→ Problem
Wherever the string "scene" occurs in a line of these records, report that line.

→ Source records
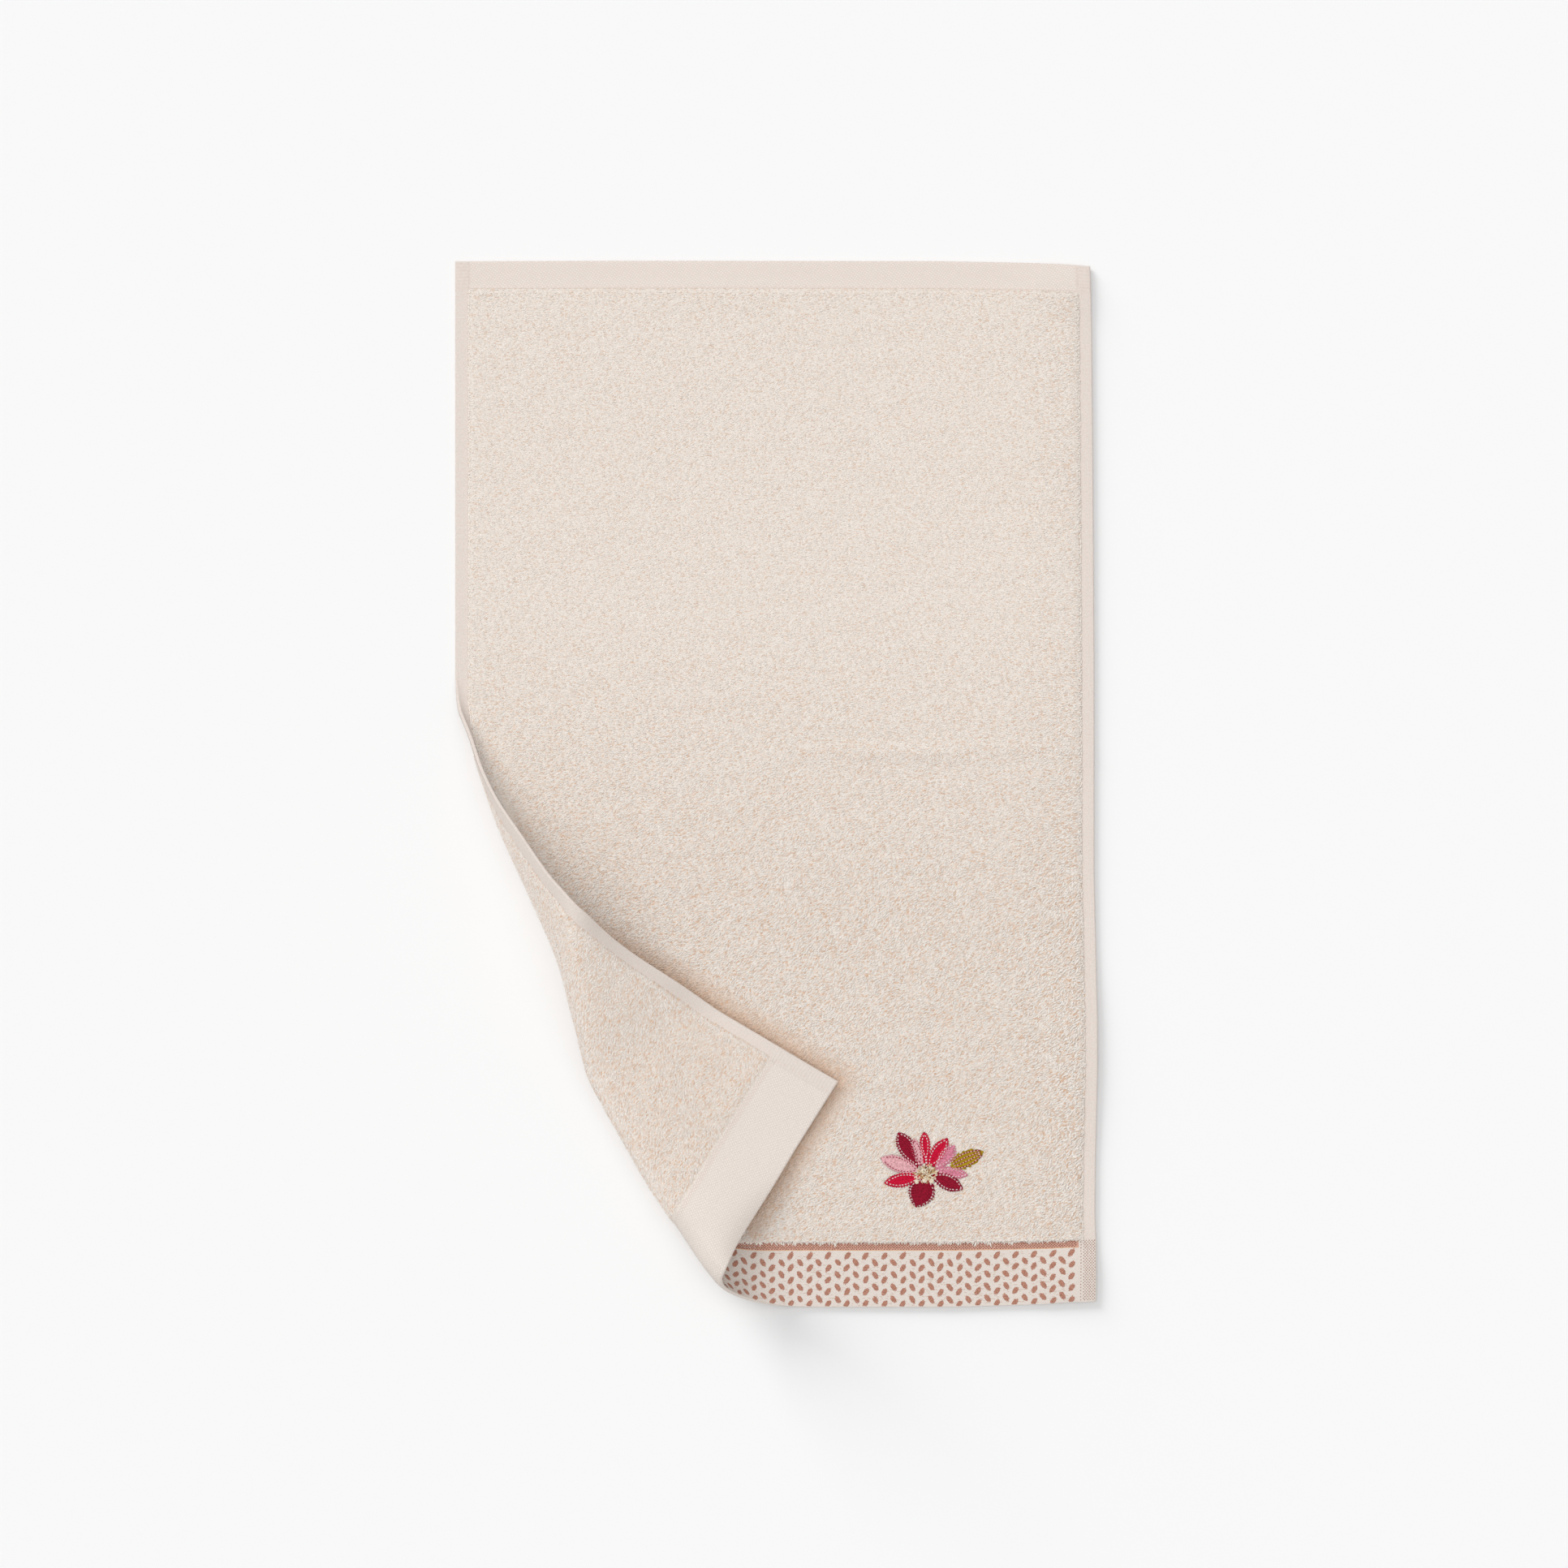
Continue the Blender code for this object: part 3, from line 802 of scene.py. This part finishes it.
def petal_base(petal):
    """Where a petal starts, in cloth coordinates, and its direction in radians."""
    return FLOWER[0] + petal.x * MM, FLOWER[1] + petal.y * MM, math.radians(petal.lean)


def under_embroidery(u, v, margin):
    """Where the embroidery covers the pile."""
    away = ((u - FLOWER[0]) / CENTRE_SIZE[0]) ** 2 + ((v - FLOWER[1]) / CENTRE_SIZE[1]) ** 2
    covered = away < 1.0
    for petal in PETALS:
        start_u, start_v, lean = petal_base(petal)
        length = petal.length * MM
        along, aside = turned(u - start_u, v - start_v, -lean)
        inside = (along > -margin) & (along < length + margin)
        covered |= inside & (np.abs(aside) < petal_half_width(along / length, petal) + margin)
    return covered


def pile_angle(u, v, side):
    """The direction in which the loops lie, in radians from +u."""
    swirl = waves(u, v, PILE_SWIRLS)
    if side == BACK:
        return np.radians(swirl + BACK_LEAN)
    lower = ramp(v, *TURNED_BELOW)
    beside_hem = ramp(u, *TURNED_BESIDE_HEM)
    return np.radians(swirl + TOP_LEAN + LOWER_LEAN * lower + HEM_LEAN * lower * beside_hem)


def loop_places(low_v, high_v):
    """A jittered grid of loop positions in the terry field."""
    us = np.arange(SIDE_HEM + 0.3 * MM, FIELD_RIGHT - 0.1 * MM, LOOP_PITCH_U)
    vs = np.arange(low_v, high_v, LOOP_PITCH_V)
    u, v = np.meshgrid(us, vs)
    u[1::2] += LOOP_PITCH_U / 2
    u = u + spread(-LOOP_JITTER[0], LOOP_JITTER[0], u.shape) * LOOP_PITCH_U
    v = v + spread(-LOOP_JITTER[1], LOOP_JITTER[1], v.shape) * LOOP_PITCH_V
    inside = (u > SIDE_HEM - 0.2 * MM) & (u < FIELD_RIGHT + 0.6 * MM)
    return u[inside], v[inside]


def disturbance(u, v):
    """1 along the faint line across the towel where the loops lie every way, 0 away from it."""
    middle = LINE_V
    for swing, length in LINE_WAVES:
        middle = middle + swing * np.sin(u / length)
    across = np.exp(-((v - middle) / LINE_WIDTH) ** 2)
    return across * ramp(u, LINE_REACH[0], LINE_REACH[0] + LINE_FADE) * (u < LINE_REACH[1])


def lower_share(v):
    """0 in the towel's upper part, rising to 1 in its lower half, where the pile is coarser."""
    return ramp(v, *COARSE_BELOW)


def loops(name, u, v, side, fabric):
    """Terry loops at the given places."""
    loose = disturbance(u, v) if side == FRONT else np.zeros(len(u))
    angle = pile_angle(u, v, side) + np.radians(scatter(LOOP_TURN * (1 + 1.5 * loose), u))
    lower = lower_share(v)
    beside_hem = ramp(u, *COARSE_BESIDE_HEM) * (side == FRONT)
    size = 1.0 + COARSER[0] * lower + COARSER[1] * beside_hem
    length = spread(*LOOP_LENGTH, len(u)) * size
    width = spread(*LOOP_WIDTH, len(u)) * size
    # the dark loops are painted shade between the loops; they also lie lower
    sunk = spread(0.0, 1.0, len(u)) ** SUNK_RARITY * (SUNK[0] + (SUNK[1] - SUNK[0]) * lower)
    rise = spread(*LOOP_HEIGHTS, len(u)) + waves(u, v, PILE_CLUMPS) + 0.25 * loose
    rise = LOOP_REACH * size**2 * rise * (1 - SUNK_DEPTH * sunk)
    rise = rise * (LOOP_RISE[0] + (LOOP_RISE[1] - LOOP_RISE[0]) * lower)
    if side == FRONT:
        # the pile beside the turned-back corner gets painted shade
        shown = (1 - sunk) * (1 - CORNER_SHADE_SHARE * corner_shade(u, v))
    else:
        # painted light: where the turned-back corner is steep, its loops show more of their light
        # colour
        steep = steepness(u, v)
        rise = rise * (1 - STEEP_FLATNESS * steep)
        shown = (1 - sunk) * (BACK_SHOWN + (1 - BACK_SHOWN) * steep)
    lines = grain(u, v, angle, length, rise, scatter(LOOP_BEND, u), LOOP_SHAPE)
    return threads(name, lines, width, LOOP_DEPTH, side, fabric, shown, LOOP_ENDS)


def steepness(u, v):
    """How steep the turned-back cloth is: 0 where it lies level, 1 from STEEP on."""
    _, _, _, out = cloth_frames(u, v, BACK)
    return np.clip((1 - out[:, 2]) / STEEP, 0, 1)


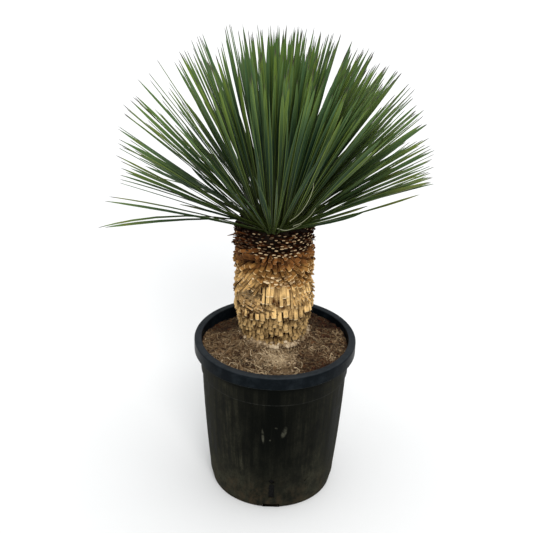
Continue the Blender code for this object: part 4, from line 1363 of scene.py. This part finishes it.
def green_leaf():
    """Tough blue-green leaf, yellower outwards, with fine veins, a pale edge and a dry brown tip."""
    coat = Finish("yucca_leaf")
    place, across, along, tone, age = coat.place()
    veins = coat.noise(coat.spot((5, 2, 53), vector=place), 1, 2, 0.5)
    cloud = coat.noise(coat.spot(), 16, 3, 0.6)
    speck = coat.noise(coat.spot(), 130, 3, 0.6)
    shade = coat.plus(coat.times(tone, 0.75), coat.times(cloud, 0.4))
    inner = coat.ramp(shade, (0.15, (0.004, 0.018, 0.011)), (0.65, (0.007, 0.025, 0.011)),
                      (1.0, (0.028, 0.048, 0.006)))
    outer = coat.ramp(shade, (0.15, (0.056, 0.116, 0.052)), (0.60, (0.096, 0.164, 0.046)),
                      (1.0, (0.130, 0.195, 0.022)))
    # The leaves are darker and bluer in the middle of the head than at its rim
    x, _, height = coat.split(coat.spot())
    from_foot = coat.add("ShaderNodeCombineXYZ", {0: x, 2: coat.join("SUBTRACT", height, 0.72)}).outputs[0]
    far = coat.add("ShaderNodeVectorMath", {0: from_foot}, operation="LENGTH").outputs["Value"]
    rim = coat.times(coat.band(far, 0.21, 0.38, 0.08), coat.band(along, 0.38, 0.82))
    coat.colour = coat.mix(rim, inner, outer)
    # Painted light: leaves at the left and right of the head are lifted lighter, where they lie in shade
    coat.paint(coat.plus(coat.band(x, 0.06, 0.26, 0, 0.24), coat.band(x, -0.10, -0.30, 0, 0.12)),
               (0.130, 0.190, 0.062))
    young = coat.times(coat.band(age, 0.30, 0.10), coat.band(along, 0.62, 0.94, 0, 0.60))
    coat.paint(young, (0.086, 0.166, 0.030))
    coat.paint(coat.band(veins, 0.40, 0.66, 0, 0.30), (0.045, 0.085, 0.024))
    # Painted shade: each leaf darkens towards its base, deep in the head
    coat.paint(coat.band(along, 0.60, 0.10, 0, 0.94), (0.010, 0.0145, 0.001))
    edge = coat.times(coat.band(coat.absolute(across), 0.70, 0.96, 0, 0.85),
                      coat.band(tone, 0.1, 0.9, 0.35), coat.band(along, 0.03, 0.30, 0.45))
    coat.paint(edge, (0.200, 0.270, 0.050))
    # Old leaves yellow towards their ends, and tips dry out at the head's rim
    yellow = coat.band(coat.plus(cloud, coat.times(tone, 0.25)), 0.56, 0.76)
    yellow = coat.times(coat.band(along, 0.60, 0.95), coat.band(age, 0.66, 1), yellow, 0.70)
    coat.paint(yellow, (0.160, 0.150, 0.018))
    dried = coat.band(coat.plus(along, coat.times(tone, 0.030)), 0.960, 1)
    coat.paint(coat.times(dried, coat.band(far, 0.30, 0.40, 0.10)), (0.062, 0.050, 0.042))
    coat.paint(coat.band(speck, 0.70, 0.78, 0, 0.5), (0.10, 0.075, 0.03))
    rough = coat.band(cloud, 0.3, 0.7, 0.40, 0.54)
    return coat.done(Roughness=rough, Normal=coat.bump(veins, 0.0004, 0.6), Specular_IOR_Level=0.15)


def build_threads():
    """Fine pale threads, peeled off the leaves' edges and curled, in front of the head's foot."""
    threads = Copies()
    points, faces = draw_out(*THREAD)
    share = points[:, 2]
    inside = np.clip(share, THREAD_BEND, 1.0 - THREAD_BEND)
    for number, path in enumerate(THREADS):
        path = np.array(path)
        reached = np.linspace(0.0, 1.0, len(path))
        before, after = (
            np.stack([np.interp(inside + shift, reached, path[:, axis]) for axis in range(3)], axis=1)
            for shift in (-THREAD_BEND, THREAD_BEND)
        )
        centre = 0.5 * (before + after) + np.outer(share - inside, path[-1] - path[-2])
        thin = THREAD_HALF * (1.0 - 0.6 * share)
        wide, high = points[:, 0] * thin, points[:, 1] * thin
        laid = centre + np.stack([wide, high * THREAD_FLATTENING, high], axis=1)
        threads.add(laid, faces, points[:, 0], share, 0.6 + 0.15 * number)
    material = crumb_mix("pale_thread", (0.0, (0.11, 0.12, 0.065)), (1.0, (0.33, 0.34, 0.22)))
    threads.join("curled_threads", material, "green_leaf", 60)


# Studio

def build_studio():
    """A pale floor, soft light from all round, and two soft lamps."""
    bpy.ops.mesh.primitive_plane_add(size=FLOOR_SIZE, location=(0.0, 0.0, -FLOOR_DROP))
    floor = bpy.context.object
    floor.name = "studio_floor"
    coat = Finish("floor_paper")
    coat.colour = coat.mix(coat.noise(coat.spot(), 0.8, 2, 0.55), (0.80, 0.80, 0.80), (0.83, 0.83, 0.82))
    floor.data.materials.append(coat.done(Roughness=0.9))
    world = bpy.data.worlds.new("studio_air")
    bpy.context.scene.world = world
    world.use_nodes = True
    air = world.node_tree.nodes["Background"]
    air.inputs["Color"].default_value = (0.96, 0.98, 1.0, 1.0)
    air.inputs["Strength"].default_value = AIR_LIGHT
    for name, place, softness, power in SOFT_LAMPS:
        bpy.ops.object.light_add(type="SUN", location=place)
        lamp = bpy.context.object
        lamp.name = name
        lamp.data.angle = math.radians(softness)
        lamp.data.energy = power
        lamp.rotation_euler = (LAMPS_AIM - Vector(place)).to_track_quat("-Z", "Y").to_euler()


def build_camera():
    bpy.ops.object.camera_add(location=CAMERA_PLACE)
    camera = bpy.context.object
    aim = Matrix.Rotation(math.pi / 2.0 - CAMERA_DOWN, 3, "X") @ Matrix.Rotation(CAMERA_ROLL, 3, "Z")
    camera.rotation_euler = aim.to_euler()
    camera.data.sensor_width = SENSOR_MM
    camera.data.lens = LENS_MM
    bpy.context.scene.camera = camera
    bpy.context.scene.view_settings.view_transform = "Standard"


build_pot()
build_channel_shade()
build_soil()
scatter_crumbs()
scatter_fibres()
build_core()
build_cut_stubs()
build_thatch()
build_shingles()
build_hanging_strips()
build_torn_patch()
build_curled_ends()
build_low_stubs()
build_base_crumbs()
build_leaves()
build_threads()
build_studio()
build_camera()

→ Correct answer
Continue the Blender code for this object: part 3, from line 802 of scene.py. This part finishes it.
Continue the Blender code for this object: part 4, from line 1363 of scene.py. This part finishes it.
    bpy.context.scene.world = world
    bpy.context.scene.camera = camera
    bpy.context.scene.view_settings.view_transform = "Standard"